/---
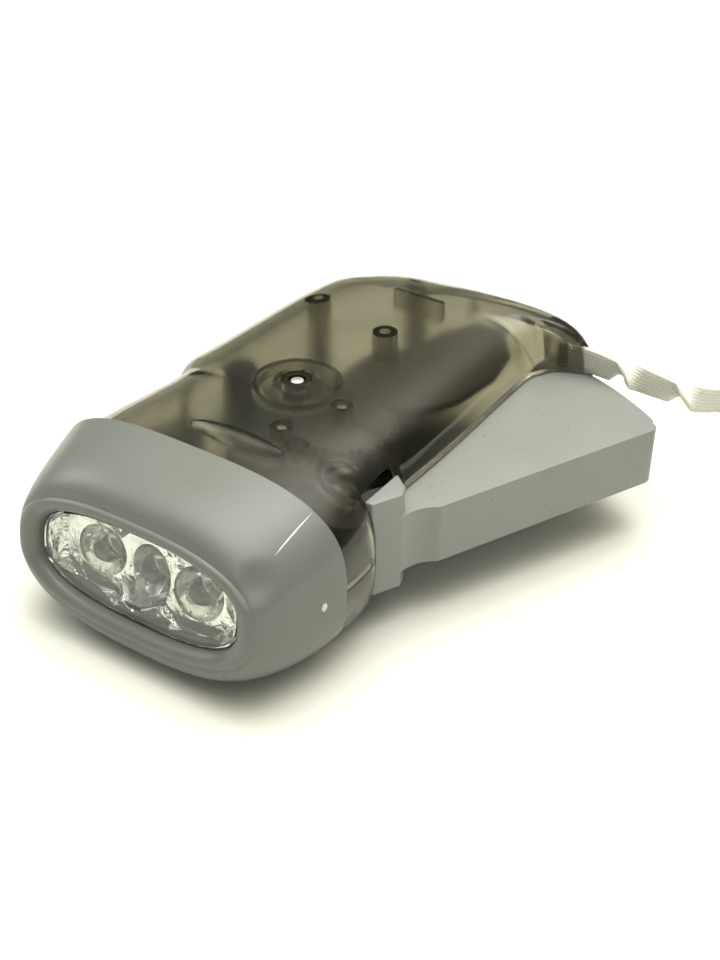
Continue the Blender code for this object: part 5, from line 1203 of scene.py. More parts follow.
class TORCH_OT_lamps(Operator):
    """Builds the three lamps, each with its lead frame and phosphor, and their board"""
    bl_idname = "torch.lamps"
    bl_label = "Lamps"

    def execute(self, context):
        for place in (-1, 0, 1):
            number = place + 2
            centre_x = place * context.scene.torch_head.lamp_pitch
            body = finished("lamp_%d" % number, lamp_body(centre_x), [shared(cast_clear_epoxy)])
            show(body, "clear_epoxy", "led_%d" % number)
            leads = finished("lamp_leads_%d" % number, lamp_leads(centre_x), [shared(tinned_lead)])
            show(leads, "turned_steel")
            die = finished("lamp_die_%d" % number, lamp_die(centre_x), [shared(phosphor_die)])
            show(die, "clear_epoxy")
        board = refined_copy("led_board", "lamp_board", shared(solder_mask_laminate))
        show(board, "green_laminate", "led_board")
        return {"FINISHED"}


def shell_marks(height, inset):
    """Marks round the shell: outline point, where its rib ends, rise and rounded edge length."""
    shell = bpy.context.scene.torch_shell
    length_y = shell.spine_end_y - shell.front_y
    spigots = ((0.0262, 0.0100, 0.0130), (0.0277, shell.front_y, 0.0143))
    right = []
    left = []
    for along, left_share, right_share, edge in SHELL_SIDE_SHARES:
        y = shell.front_y + length_y * along
        right.append((shell.half_width * right_share - inset, y, 0.0, y, height, shell.edge * edge))
        left.append((inset - shell.half_width * left_share, y, 0.0, y, height, shell.edge * edge))
    rear = []
    for across, along in SHELL_REAR_SHARES:
        x = shell.half_width * across
        y = (shell.rear_y - shell.spine_end_y) * along
        scale = 1 - inset / sqrt(x * x + y * y)
        rear.append((x * scale, shell.spine_end_y + y * scale, 0.0, shell.spine_end_y, height, shell.edge))
    start = [(width - inset, y, 0.0, y, rise, width) for width, y, rise in spigots]
    end = [(inset - width, y, 0.0, y, rise, width) for width, y, rise in reversed(spigots)]
    return start, right + rear + list(reversed(left)), end


def smooth_marks(marks, count):
    """The same marks with smooth ones between them."""
    points = [[Vector(mark[:3]), Vector(mark[3:])] for mark in marks]
    last = len(points) - 1
    result = []
    for index in range(last):
        before, start = points[max(index - 1, 0)], points[index]
        end, after = points[index + 1], points[min(index + 2, last)]
        for step in range(count):
            halves = [curve_between(before[i], start[i], end[i], after[i], step / count) for i in (0, 1)]
            result.append((*halves[0], *halves[1]))
    result.append(marks[-1])
    return result


def add_dome(bm, height, side, inset):
    """One half of the shell as ribs that run from the parting line to the spine."""
    shell = bpy.context.scene.torch_shell
    start, middle, end = shell_marks(height, inset)
    ribs = []
    for x, y, end_x, end_y, rise, edge in start + smooth_marks(middle, shell.outline_steps) + end:
        reach = sqrt((end_x - x) ** 2 + (end_y - y) ** 2)
        marks = [min(edge, reach) * share for share in SHELL_RISE_SHARES] + [reach]
        rib = []
        for mark in marks:
            share = mark / reach
            lift = power_curve(min(mark / edge, 1.0), SECTION_POWER)
            z = shell.parting_gap / 2 + (rise - inset - shell.parting_gap / 2) * lift
            place = (x + (end_x - x) * share, y + (end_y - y) * share, max(MIDPLANE + side * z, inset))
            rib.append(bm.verts.new(place))
        ribs.append(rib)
    for first, second in zip(ribs, ribs[1:]):
        for row in range(len(first) - 1):
            bm.faces.new((first[row], second[row], second[row + 1], first[row + 1]))
    return ribs


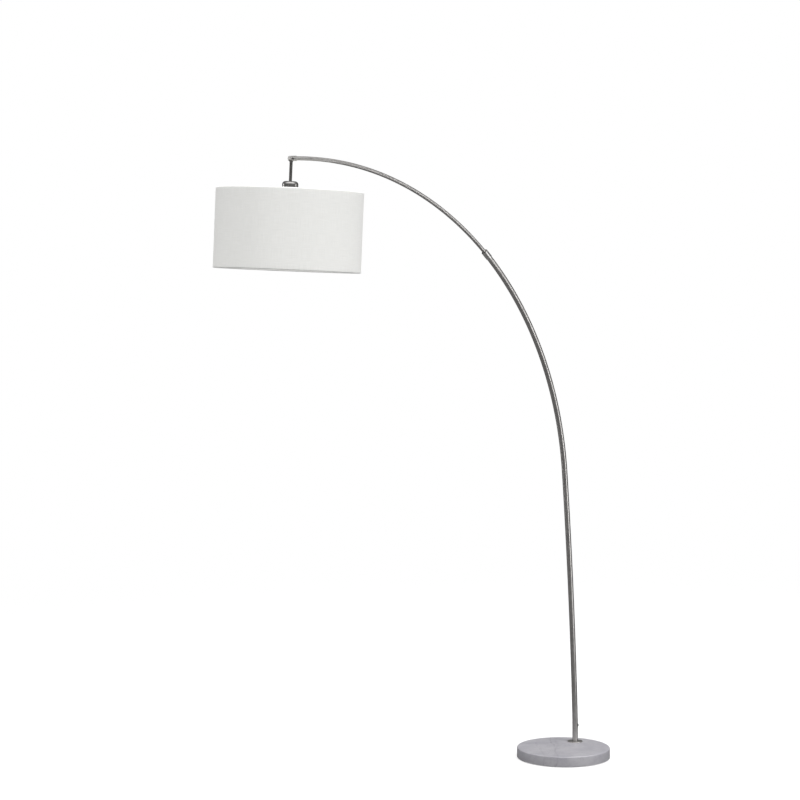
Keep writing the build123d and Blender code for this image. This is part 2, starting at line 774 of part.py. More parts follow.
with BuildPart() as bulb_glass:
    revolve(bulb_outline(0), axis=stem_axis)
    revolve(bulb_outline(bulb_wall), axis=stem_axis, mode=Mode.SUBTRACT)

bulb_thread_length = bulb_neck_drop - seat_gap - bulb_base_top_drop
with BuildPart() as bulb_base:
    with BuildSketch(below(bulb_neck_drop - seat_gap)):
        Circle(bulb_base_radius)
    extrude(amount=bulb_thread_length)
    for turn in range(int(bulb_thread_length / bulb_thread_pitch)):
        with BuildSketch(hanging_side):
            with Locations((bulb_base_radius, -bulb_base_top_drop - (turn + 0.5) * bulb_thread_pitch)):
                Circle(bulb_thread_depth)
        revolve(axis=stem_axis, mode=Mode.SUBTRACT)

button_top_drop = socket_cavity_drop + seat_gap + contact_thickness + seat_gap
with BuildPart() as bulb_insulator:
    with BuildSketch(below(bulb_base_top_drop - seat_gap)):
        Circle(bulb_base_radius)
    with BuildSketch(below(button_top_drop)):
        Circle(bulb_button_radius)
    loft()

# ------------------------------------------------------------------ files
pieces = {
    "foot_pad": foot_pad,
    "marble_base": marble_base,
    "base_washer": base_washer,
    "lock_washer": lock_washer,
    "base_nut": base_nut,
    "pivot_rod": pivot_rod,
    "foot_flange": foot_flange,
    "swivel_washer": swivel_washer,
    "pivot_washer": pivot_washer,
    "pivot_nut": pivot_nut,
    "post_tube": post_tube,
    "post_foot_plug": post_foot_plug,
    "cord_bushing": cord_bushing,
    "tube_coupler": tube_coupler,
    "arc_tube": arc_tube,
    "collar": collar,
    "collar_bushing": collar_bushing,
    "lock_screw": lock_screw,
    "upper_tube": upper_tube,
    "tube_end_guide": tube_end_guide,
    "elbow_body": elbow_body,
    "elbow_pin": elbow_pin,
    "elbow_nut": elbow_nut,
    "elbow_grub_screw": elbow_grub_screw,
    "stem_knuckle": stem_knuckle,
    "stem_pipe": stem_pipe,
    "socket_cup": socket_cup,
    "stem_nut": stem_nut,
    "socket_body": socket_body,
    "screw_shell": screw_shell,
    "centre_contact": centre_contact,
    "switch_shaft": switch_shaft,
    "switch_knob": switch_knob,
    "shade_cover": shade_cover,
    "shade_liner": shade_liner,
    "shade_ring_top": shade_ring_top,
    "shade_ring_bottom": shade_ring_bottom,
    "shade_hub": shade_hub,
    "shade_spokes": shade_spokes,
    "shade_retainer": shade_retainer,
    "bulb_glass": bulb_glass,
    "bulb_base": bulb_base,
    "bulb_insulator": bulb_insulator,
}

os.makedirs("parts", exist_ok=True)
for name, piece in pieces.items():
    piece.part.label = name
    export_step(piece.part, f"parts/{name}.step")
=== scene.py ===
# %% [markdown]
# # An arc floor lamp: stone disc, bowed post, telescoping arc and a cloth drum shade
# The structure of the lamp comes in as a fixed frame, in metres, with +Z up. Everything that the
# eye rests on is finished here: the long nickel tubes, the veined stone, the cloth of the shade
# with its hems and its seam, and a worked finish for every screw, washer and socket part. Each
# lesson cell says what the piece is on the real lamp, how it could be made, and why this way was
# chosen.

import json
from math import radians

import bpy
import numpy as np
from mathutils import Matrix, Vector


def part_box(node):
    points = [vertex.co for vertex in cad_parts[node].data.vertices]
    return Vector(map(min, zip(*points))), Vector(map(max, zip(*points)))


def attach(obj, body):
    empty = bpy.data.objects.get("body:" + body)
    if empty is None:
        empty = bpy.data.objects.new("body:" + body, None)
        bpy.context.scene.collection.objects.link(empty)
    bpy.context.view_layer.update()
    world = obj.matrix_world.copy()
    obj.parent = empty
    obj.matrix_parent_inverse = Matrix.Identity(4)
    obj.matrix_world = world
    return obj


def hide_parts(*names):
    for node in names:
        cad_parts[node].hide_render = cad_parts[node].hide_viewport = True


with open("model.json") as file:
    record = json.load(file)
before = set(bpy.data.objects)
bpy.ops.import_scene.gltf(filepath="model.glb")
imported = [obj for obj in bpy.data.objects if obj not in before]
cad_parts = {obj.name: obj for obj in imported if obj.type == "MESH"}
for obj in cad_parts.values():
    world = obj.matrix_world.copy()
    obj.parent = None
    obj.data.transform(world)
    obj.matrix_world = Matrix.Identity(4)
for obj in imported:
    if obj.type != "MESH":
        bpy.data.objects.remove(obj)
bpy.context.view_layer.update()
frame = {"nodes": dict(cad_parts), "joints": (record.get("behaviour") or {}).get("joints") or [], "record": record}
nodes = frame["nodes"]
joints = {joint["name"]: joint for joint in frame["joints"]}
MM = 0.001

# %% [markdown]
# ## Where things are
# Three joints place almost everything. The post turns at its foot, the arm draws out along a
# circle whose centre is a joint too, and the shade hangs from the last one. The sizes of the
# round parts are read off the frame's boxes, so nothing here has to be fitted by eye.

# %% Read places and sizes from the frame
post_foot = np.array(joints["post_turn"]["pos_m"])
arc_centre = np.array(joints["arm_draw"]["pos_m"])
pivot = np.array(joints["shade_tilt"]["pos_m"])
arc_radius = float(np.linalg.norm(pivot - arc_centre))
side = np.array([0.0, 1.0, 0.0])  # square to the plane of the arm


def points_of(piece):
    """The points of a piece's mesh at rest, one row each."""
    points = np.zeros(len(piece.data.vertices) * 3)
    piece.data.vertices.foreach_get("co", points)
    return points.reshape(-1, 3)


def half_width(node):
    """Half of a node's size across the plane of the arm: the radius of a tube or a drum."""
    low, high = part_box(node)
    return (high.y - low.y) / 2


def leans_of(node):
    """The tube's lean at both ends of a piece that lies along the arm's circle, in radians."""
    offset = points_of(nodes[node]) - arc_centre
    leans = np.arctan2(offset[:, 2], offset[:, 0])
    return leans.min(), leans.max()


tube_radius = half_width("arc_tube")
upper_radius = half_width("upper_tube")
shade_radius = half_width("shade_cover")
lower_leans = leans_of("arc_tube")
upper_leans = leans_of("upper_tube")
print("arc radius %.1f mm, tubes %.2f and %.2f mm, shade %.1f mm" % (
    arc_radius / MM, 2 * tube_radius / MM, 2 * upper_radius / MM, 2 * shade_radius / MM))
print("lower arc leans from %.2f to %.2f degrees" % tuple(np.degrees(lower_leans)))

# %% [markdown]
# The head has its own axis, the middle of its stem, which leans a little from plumb. The switch
# shaft stands square to that axis, so turning the shaft's direction by a right angle gives it.
# A point of the head is then told by three numbers: how far out it is, at what turn, and how far
# below the pivot.

# %% Axes of the head
head_out = np.array(joints["switch_turn"]["axis"])
head_out *= -np.sign(head_out[0]) / np.linalg.norm(head_out)
head_up = np.cross(side, head_out)
head_side = np.cross(head_up, head_out)


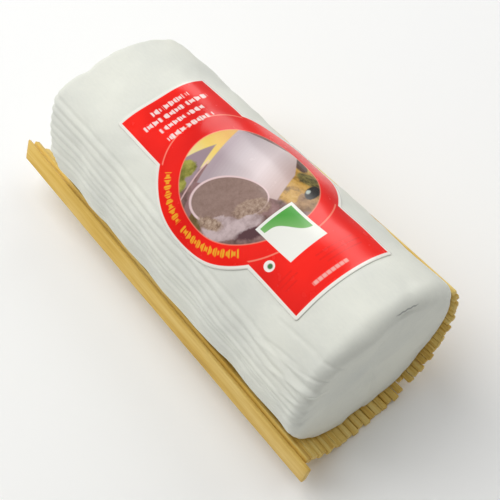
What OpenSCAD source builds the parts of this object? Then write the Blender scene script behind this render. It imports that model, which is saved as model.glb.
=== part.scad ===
// Soft goat cheese log in white wrapping paper, with a glued label on top.
// It lies in the stick mat that is sold with it.
// X runs along the log, Z is up. The origin is on the ground, below the middle of the log.

/* [Log] */
// Diameter over the wrapping paper
log_d = 85; // [70:1:110]
// Length over the wrapping paper
log_len = 176; // [146:1:215]
// Radius of the rounded edge at the top of the near end
near_edge_r = 8.5; // [3:0.5:15]
// Radius of the rounded edge at the top of the far end
far_edge_r = 4; // [3:0.5:15]
// Radius of both ends' edges at the bottom, where the cheese has slumped out
low_edge_r = 2.5; // [1:0.5:8]
// How far the middle of each end bulges out
end_bulge = 1.2; // [0:0.1:3]
// How far the cheese has settled into the flat that it lies on
settle = 2.1; // [1:0.1:3.5]
// Radius of the cheese on both sides of that flat
settle_r = 28; // [22:1:29]

/* [Paper pleats] */
// Number of lengthwise pleats down the left side
pleat_n = 9; // [4:1:12]
// Depth of one pleat
pleat_h = 0.8; // [0.3:0.1:1.5]
// Angle from the top where the pleats begin
pleat_from = 34; // [25:1:60]
// Angle from the top where the pleats end
pleat_to = 108; // [80:1:130]
// Length at each end over which the pleats die out
pleat_fade = 16; // [5:1:30]

/* [Label] */
// Diameter of the print's round middle field, along the paper
label_ring_d = 75; // [60:1:90]
// Width of the print's tab towards the far end
label_tab_w = 42.5; // [25:0.5:55]
// Reach of that tab from the middle of the ring
label_tab_reach = 59.5; // [48:0.5:62]
// Width of the print's square foot towards the near end
label_foot_w = 45.5; // [25:0.5:55]
// Reach of that foot from the middle of the ring
label_foot_reach = 58; // [48:0.5:60]
// White margin of the label round its print
label_margin = 2; // [0.5:0.1:3]
// Radius of the label's corners
label_corner_r = 1.2; // [0.5:0.1:4]
// Thickness of the label
label_t = 0.4; // [0.3:0.05:0.6]
// Distance of the ring's middle from the middle of the log
label_x = 8; // [0:0.5:12]
// Clearance between the label and the paper
label_gap = 0.15; // [0.1:0.05:0.3]

/* [Mat] */
// Width of one stick
stick_w = 3; // [2.2:0.05:3.05]
// Thickness of one stick
stick_t = 2.2; // [1.5:0.1:3]
// Radius of the long edges of a stick
stick_edge_r = 0.5; // [0.2:0.1:0.6]
// Spacing of the sticks at the near end
pitch_near = 3.46; // [3.3:0.01:4]
// Spacing of the sticks at the far end
pitch_far = 3.17; // [3.17:0.01:4]
// Sticks to the left of the lowest one
sticks_left = 14; // [8:1:18]
// Sticks to the right of the lowest one
sticks_right = 23; // [12:1:26]
// Sideways shift of the mat at its near end
shift_near = 4.8; // [0:0.1:8]
// Sideways shift of the mat at its far end
shift_far = -2.6; // [-8:0.1:0]
// How far the lowest stick reaches past the log's near end
near_overhang = 4.5; // [0:0.5:15]
// How far the sticks reach past the log's far end
far_overhang = 6; // [2:0.5:20]
// How much further the mat's far left corner reaches
far_point = 27; // [0:0.5:30]
// Slant of the mat's near edge, in millimetres for each millimetre across
slant_near = 0.045; // [0:0.005:0.08]
// Slant of the far edge at that left corner, in millimetres for each millimetre across
slant_far = 1.55; // [0.5:0.05:3]
// How unevenly the sticks are cut
cut_scatter = 0.5; // [0:0.1:1]
// The stick that is broken off short at its near end, counted from the lowest one
short_stick = 5; // [0:1:10]
// How much of that stick is missing
short_by = 4; // [0:0.5:8]
// Angle from the lowest point where the mat leaves the log on the left
hug_angle = 47; // [30:1:60]
// Clearance between the mat and the paper
mat_gap = 0.4; // [0.3:0.05:0.6]

/* [Edge slat] */
// Width of the slat along the mat's left edge
slat_w = 7.9; // [4:0.1:10]
// Thickness of the slat
slat_t = 2.4; // [1.5:0.1:3]
// Slope of the slat below level at its near end, where it folds out over the mat's edge
slat_slope_near = 66; // [55:1:80]
// Slope of the slat below level at its far end, where it lies flatter
slat_slope_far = 32; // [30:1:80]
// Gap between the last stick and the slat
slat_gap = 0.5; // [0.5:0.1:1]
// How far the slat reaches past the near ends of the sticks
slat_near_reach = 4; // [0:0.5:8]
// How far the slat reaches past the far ends of the sticks
slat_far_reach = 0; // [0:0.5:8]
// Angle of the slat's far end cut
slat_cut_angle = 42; // [0:1:60]

/* [Hidden] */
log_r = log_d / 2;
axis_z = stick_t + mat_gap + log_r - settle;
half_len = log_len / 2 - end_bulge;
round_steps = 44;
stick_steps = 5;
slat_steps = 12;
edge_steps = 5;
body_steps = 8;
arc_steps = 16;
corner_steps = 4;
// One pleat across: [share of its width, share of its depth]
pleat_profile = [[0, 1], [0.18, 0.15], [0.55, 0], [0.9, 0.4]];
ring_r = label_ring_d / 2 + label_margin;
tab_half = label_tab_w / 2 + label_margin;
tab_reach = label_tab_reach + label_margin;
foot_half = label_foot_w / 2 + label_margin;
foot_reach = label_foot_reach + label_margin;
label_r = log_r + label_gap;
mat_near = log_len / 2 + near_overhang;
mat_far = -log_len / 2 - far_overhang;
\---
TASK TO CARRY OUT —
Start at the line with "for name, piece", stop at the line with "points = [vertex.co", and return every line in that stretch exactly, those two included.

CORRECT RESPONSE —
for name, piece in pieces.items():
    piece.part.label = name
    export_step(piece.part, f"parts/{name}.step")
=== scene.py ===
# %% [markdown]
# # An arc floor lamp: stone disc, bowed post, telescoping arc and a cloth drum shade
# The structure of the lamp comes in as a fixed frame, in metres, with +Z up. Everything that the
# eye rests on is finished here: the long nickel tubes, the veined stone, the cloth of the shade
# with its hems and its seam, and a worked finish for every screw, washer and socket part. Each
# lesson cell says what the piece is on the real lamp, how it could be made, and why this way was
# chosen.

import json
from math import radians

import bpy
import numpy as np
from mathutils import Matrix, Vector


def part_box(node):
    points = [vertex.co for vertex in cad_parts[node].data.vertices]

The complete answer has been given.